BEGIN

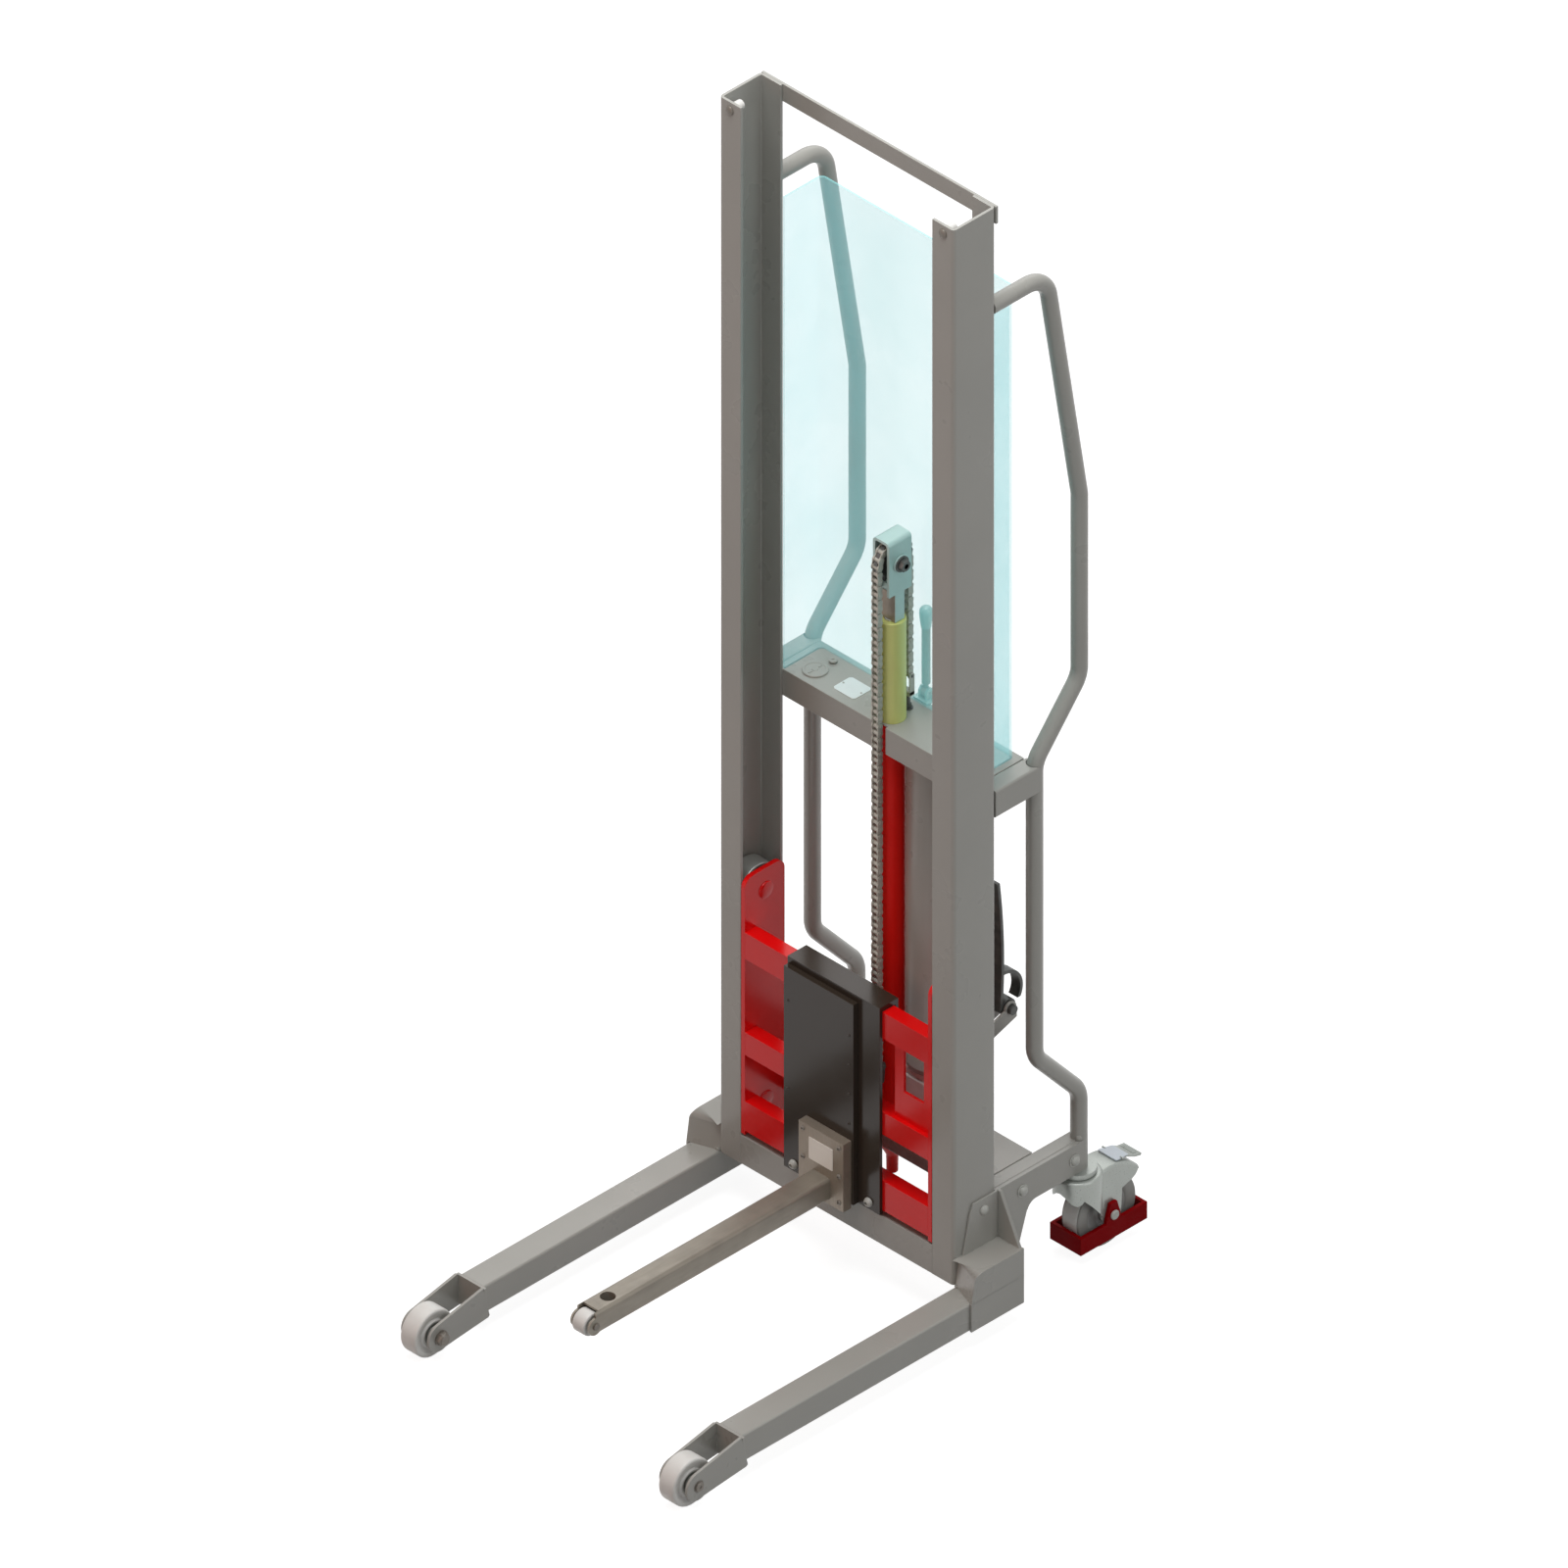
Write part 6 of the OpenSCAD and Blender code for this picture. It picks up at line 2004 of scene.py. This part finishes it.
    def guards(self) -> None:
        """Makes the foot guards: a ring round each wheel with tabs up to the axle."""
        solid = self.cad.solid("foot_guard_right")
        for side, shape in (("right", solid), ("left", solid.mirrored())):
            node = "foot_guard_" + side
            self.shop.make(node + "_finished", shape, Finish.GUARD_RED, "caster_" + side, [node], 1.3, 3,
                           flat=True)


@dataclass
class Studio:
    """The camera at the photograph's angle, the white floor and soft lamps."""

    azimuth: float = 45.0
    elevation: float = 35.2644
    scale: float = 2.3620
    aim: tuple[float, float] = (0.0063, 0.7723)
    distance: float = 6.0
    floor_size: float = 60.0
    world_light: float = 0.22
    floor_glow: float = 0.9
    lamp_aim: float = 0.9
    lamp_distance: float = 5.0

    def axes(self) -> tuple[Array, Array, Array]:
        """The camera's own directions.

        Returns:
            To the right of the view, up in it, and back towards the camera.
        """
        a, e = math.radians(self.azimuth), math.radians(self.elevation)
        back = np.array([math.sin(a) * math.cos(e), -math.cos(a) * math.cos(e), math.sin(e)])
        right = np.array([math.cos(a), math.sin(a), 0.0])
        return right, np.cross(back, right), back

    def camera(self) -> None:
        """Makes the orthographic camera."""
        right, up, back = self.axes()
        place = right * self.aim[0] + up * self.aim[1] + back * self.distance
        data = bpy.data.cameras.new("camera")
        data.type = "ORTHO"
        data.ortho_scale = self.scale
        data.clip_end = 60
        camera = bpy.data.objects.new("camera", data)
        camera.matrix_world = Matrix(np.block([
            [np.stack([right, up, back], 1), place[:, None]], [np.zeros((1, 3)), np.ones((1, 1))],
        ]).tolist())
        bpy.context.scene.collection.objects.link(camera)
        bpy.context.scene.camera = camera

    def background(self, tree: bpy.types.NodeTree) -> Socket:
        """1 for rays from the camera, or that glass or gloss passes on, and 0 for light.

        Args:
            tree: The node tree that reads it.

        Returns:
            The value.
        """
        path = tree.nodes.new("ShaderNodeLightPath")
        total = path.outputs["Is Camera Ray"]
        for name in ("Is Glossy Ray", "Is Transmission Ray"):
            node = tree.nodes.new("ShaderNodeMath")
            node.operation = "MAXIMUM"
            tree.links.new(total, node.inputs[0])
            tree.links.new(path.outputs[name], node.inputs[1])
            total = node.outputs[0]
        return total

    def world(self) -> None:
        """Makes the world: white where it is seen, and a soft even light."""
        world = bpy.data.worlds.new("world")
        world.use_nodes = True
        tree = world.node_tree
        back = tree.nodes["Background"]
        back.inputs["Color"].default_value = (1, 1, 1, 1)
        span = tree.nodes.new("ShaderNodeMapRange")
        span.inputs["To Min"].default_value = self.world_light
        span.inputs["To Max"].default_value = 1.0
        tree.links.new(self.background(tree), span.inputs["Value"])
        tree.links.new(span.outputs[0], back.inputs["Strength"])
        bpy.context.scene.world = world

    def floor(self) -> None:
        """Makes the floor: plain white that keeps the machine's shadow."""
        half = self.floor_size / 2
        mesh = bpy.data.meshes.new("floor")
        corners = [(-half, -half, 0), (half, -half, 0), (half, half, 0), (-half, half, 0)]
        mesh.from_pydata(corners, [], [(0, 1, 2, 3)])
        floor = bpy.data.objects.new("floor", mesh)
        bpy.context.scene.collection.objects.link(floor)
        material = bpy.data.materials.new("floor")
        material.use_nodes = True
        shader = material.node_tree.nodes["Principled BSDF"]
        shader.inputs["Base Color"].default_value = (0.32, 0.32, 0.32, 1)
        shader.inputs["Roughness"].default_value = 0.9
        shader.inputs["Specular IOR Level"].default_value = 0.1
        shader.inputs["Emission Color"].default_value = (1, 1, 1, 1)
        tree = material.node_tree
        span = tree.nodes.new("ShaderNodeMapRange")
        span.inputs["To Max"].default_value = self.floor_glow
        tree.links.new(self.background(tree), span.inputs["Value"])
        tree.links.new(span.outputs[0], shader.inputs["Emission Strength"])
        mesh.materials.append(material)

    def lamp(
        self, name: str, azimuth: float, elevation: float, power: float, size: float,
        tint: tuple[float, float, float] = (1, 1, 1),
    ) -> None:
        """Makes one square lamp that looks at the machine's middle.

        Args:
            name: Its name.
            azimuth: Its direction in degrees, from the front towards the right.
            elevation: Its height above the floor in degrees.
            power: Its power in watts.
            size: Its side in metres.
            tint: Its colour.
        """
        a, e = math.radians(azimuth), math.radians(elevation)
        back = Vector((math.sin(a) * math.cos(e), -math.cos(a) * math.cos(e), math.sin(e)))
        data = bpy.data.lights.new(name, "AREA")
        data.energy = power
        data.size = size
        data.color = tint
        lamp = bpy.data.objects.new(name, data)
        lamp.location = Vector((0, 0, self.lamp_aim)) + back * self.lamp_distance
        lamp.rotation_euler = back.to_track_quat("Z", "Y").to_euler()
        bpy.context.scene.collection.objects.link(lamp)

    def build(self) -> None:
        """Makes the floor, the world and the lamps."""
        bpy.context.scene.view_settings.view_transform = "Standard"
        self.world()
        self.floor()
        self.lamp("lamp_top", 0, 84, 188, 3.2)
        self.lamp("lamp_right", 100, 26, 38, 2.6)
        self.lamp("lamp_front", -14, 18, 24, 2.6, (1.0, 0.4, 0.2))
        self.lamp("lamp_back", 215, 40, 40, 3.0)


def main() -> None:
    """Makes the camera, dresses every sub-assembly and builds the studio."""
    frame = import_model()
    studio = Studio()
    studio.camera()
    shop = Workshop(Cad(frame))
    for assembly in (MastFrame, FrontRollers, Handles, Deck, Ram, Chain, Hydraulics, Carriage, Tool, Casters):
        assembly(shop).build()
        LOG.info("%s done, %d pieces so far", assembly.__name__, shop.count)
    studio.build()


if __name__ == "__main__":
    logging.basicConfig(level=logging.INFO, format="%(message)s", stream=sys.stdout)
    main()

END

• YOUR GOAL
Copy out all of the data exactly, leaving nothing out.

• THE RESULT
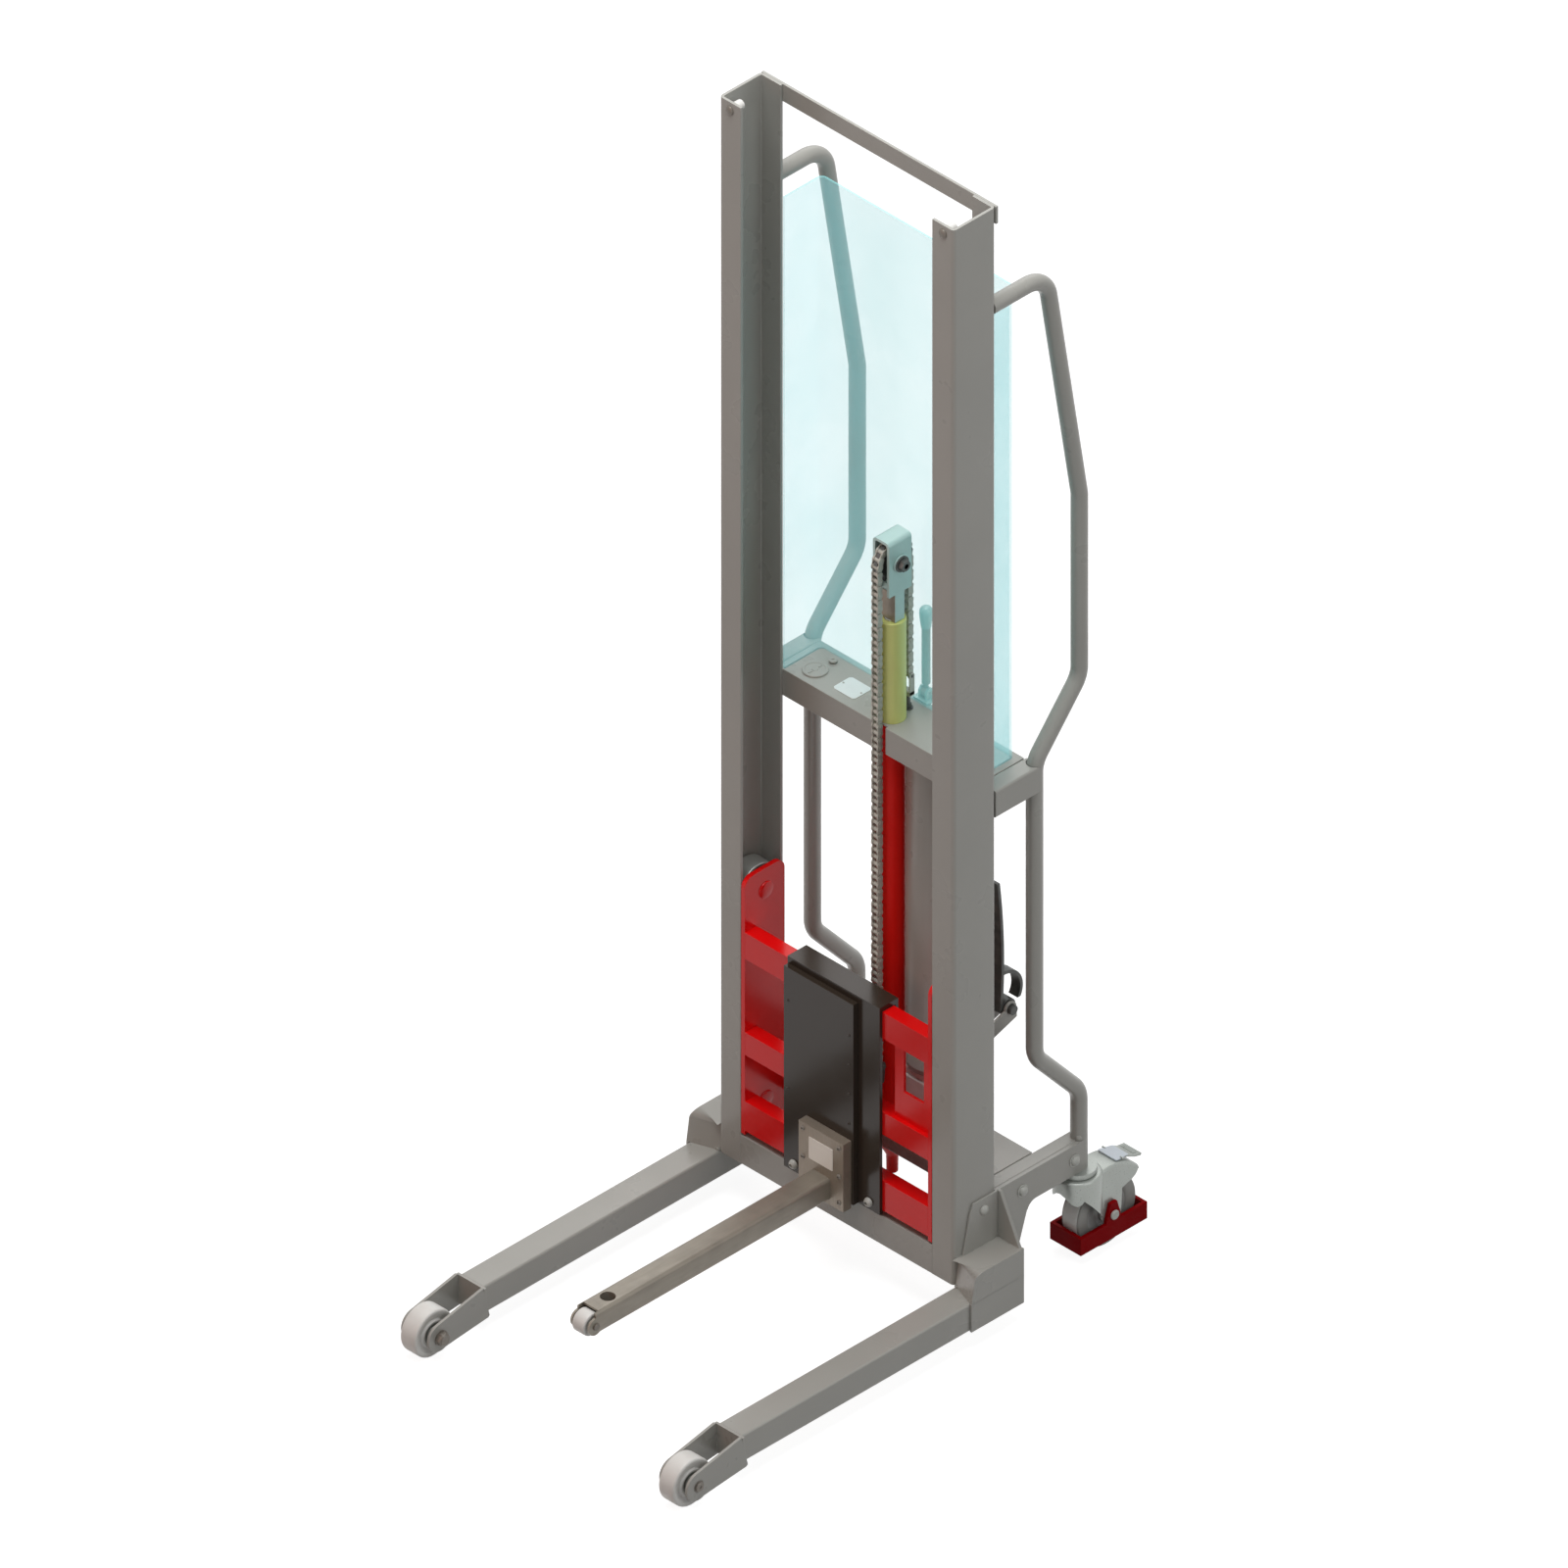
Write part 6 of the OpenSCAD and Blender code for this picture. It picks up at line 2004 of scene.py. This part finishes it.
    def guards(self) -> None:
        """Makes the foot guards: a ring round each wheel with tabs up to the axle."""
        solid = self.cad.solid("foot_guard_right")
        for side, shape in (("right", solid), ("left", solid.mirrored())):
            node = "foot_guard_" + side
            self.shop.make(node + "_finished", shape, Finish.GUARD_RED, "caster_" + side, [node], 1.3, 3,
                           flat=True)


@dataclass
class Studio:
    """The camera at the photograph's angle, the white floor and soft lamps."""

    azimuth: float = 45.0
    elevation: float = 35.2644
    scale: float = 2.3620
    aim: tuple[float, float] = (0.0063, 0.7723)
    distance: float = 6.0
    floor_size: float = 60.0
    world_light: float = 0.22
    floor_glow: float = 0.9
    lamp_aim: float = 0.9
    lamp_distance: float = 5.0

    def axes(self) -> tuple[Array, Array, Array]:
        """The camera's own directions.

        Returns:
            To the right of the view, up in it, and back towards the camera.
        """
        a, e = math.radians(self.azimuth), math.radians(self.elevation)
        back = np.array([math.sin(a) * math.cos(e), -math.cos(a) * math.cos(e), math.sin(e)])
        right = np.array([math.cos(a), math.sin(a), 0.0])
        return right, np.cross(back, right), back

    def camera(self) -> None:
        """Makes the orthographic camera."""
        right, up, back = self.axes()
        place = right * self.aim[0] + up * self.aim[1] + back * self.distance
        data = bpy.data.cameras.new("camera")
        data.type = "ORTHO"
        data.ortho_scale = self.scale
        data.clip_end = 60
        camera = bpy.data.objects.new("camera", data)
        camera.matrix_world = Matrix(np.block([
            [np.stack([right, up, back], 1), place[:, None]], [np.zeros((1, 3)), np.ones((1, 1))],
        ]).tolist())
        bpy.context.scene.collection.objects.link(camera)
        bpy.context.scene.camera = camera

    def background(self, tree: bpy.types.NodeTree) -> Socket:
        """1 for rays from the camera, or that glass or gloss passes on, and 0 for light.

        Args:
            tree: The node tree that reads it.

        Returns:
            The value.
        """
        path = tree.nodes.new("ShaderNodeLightPath")
        total = path.outputs["Is Camera Ray"]
        for name in ("Is Glossy Ray", "Is Transmission Ray"):
            node = tree.nodes.new("ShaderNodeMath")
            node.operation = "MAXIMUM"
            tree.links.new(total, node.inputs[0])
            tree.links.new(path.outputs[name], node.inputs[1])
            total = node.outputs[0]
        return total

    def world(self) -> None:
        """Makes the world: white where it is seen, and a soft even light."""
        world = bpy.data.worlds.new("world")
        world.use_nodes = True
        tree = world.node_tree
        back = tree.nodes["Background"]
        back.inputs["Color"].default_value = (1, 1, 1, 1)
        span = tree.nodes.new("ShaderNodeMapRange")
        span.inputs["To Min"].default_value = self.world_light
        span.inputs["To Max"].default_value = 1.0
        tree.links.new(self.background(tree), span.inputs["Value"])
        tree.links.new(span.outputs[0], back.inputs["Strength"])
        bpy.context.scene.world = world

    def floor(self) -> None:
        """Makes the floor: plain white that keeps the machine's shadow."""
        half = self.floor_size / 2
        mesh = bpy.data.meshes.new("floor")
        corners = [(-half, -half, 0), (half, -half, 0), (half, half, 0), (-half, half, 0)]
        mesh.from_pydata(corners, [], [(0, 1, 2, 3)])
        floor = bpy.data.objects.new("floor", mesh)
        bpy.context.scene.collection.objects.link(floor)
        material = bpy.data.materials.new("floor")
        material.use_nodes = True
        shader = material.node_tree.nodes["Principled BSDF"]
        shader.inputs["Base Color"].default_value = (0.32, 0.32, 0.32, 1)
        shader.inputs["Roughness"].default_value = 0.9
        shader.inputs["Specular IOR Level"].default_value = 0.1
        shader.inputs["Emission Color"].default_value = (1, 1, 1, 1)
        tree = material.node_tree
        span = tree.nodes.new("ShaderNodeMapRange")
        span.inputs["To Max"].default_value = self.floor_glow
        tree.links.new(self.background(tree), span.inputs["Value"])
        tree.links.new(span.outputs[0], shader.inputs["Emission Strength"])
        mesh.materials.append(material)

    def lamp(
        self, name: str, azimuth: float, elevation: float, power: float, size: float,
        tint: tuple[float, float, float] = (1, 1, 1),
    ) -> None:
        """Makes one square lamp that looks at the machine's middle.

        Args:
            name: Its name.
            azimuth: Its direction in degrees, from the front towards the right.
            elevation: Its height above the floor in degrees.
            power: Its power in watts.
            size: Its side in metres.
            tint: Its colour.
        """
        a, e = math.radians(azimuth), math.radians(elevation)
        back = Vector((math.sin(a) * math.cos(e), -math.cos(a) * math.cos(e), math.sin(e)))
        data = bpy.data.lights.new(name, "AREA")
        data.energy = power
        data.size = size
        data.color = tint
        lamp = bpy.data.objects.new(name, data)
        lamp.location = Vector((0, 0, self.lamp_aim)) + back * self.lamp_distance
        lamp.rotation_euler = back.to_track_quat("Z", "Y").to_euler()
        bpy.context.scene.collection.objects.link(lamp)

    def build(self) -> None:
        """Makes the floor, the world and the lamps."""
        bpy.context.scene.view_settings.view_transform = "Standard"
        self.world()
        self.floor()
        self.lamp("lamp_top", 0, 84, 188, 3.2)
        self.lamp("lamp_right", 100, 26, 38, 2.6)
        self.lamp("lamp_front", -14, 18, 24, 2.6, (1.0, 0.4, 0.2))
        self.lamp("lamp_back", 215, 40, 40, 3.0)


def main() -> None:
    """Makes the camera, dresses every sub-assembly and builds the studio."""
    frame = import_model()
    studio = Studio()
    studio.camera()
    shop = Workshop(Cad(frame))
    for assembly in (MastFrame, FrontRollers, Handles, Deck, Ram, Chain, Hydraulics, Carriage, Tool, Casters):
        assembly(shop).build()
        LOG.info("%s done, %d pieces so far", assembly.__name__, shop.count)
    studio.build()


if __name__ == "__main__":
    logging.basicConfig(level=logging.INFO, format="%(message)s", stream=sys.stdout)
    main()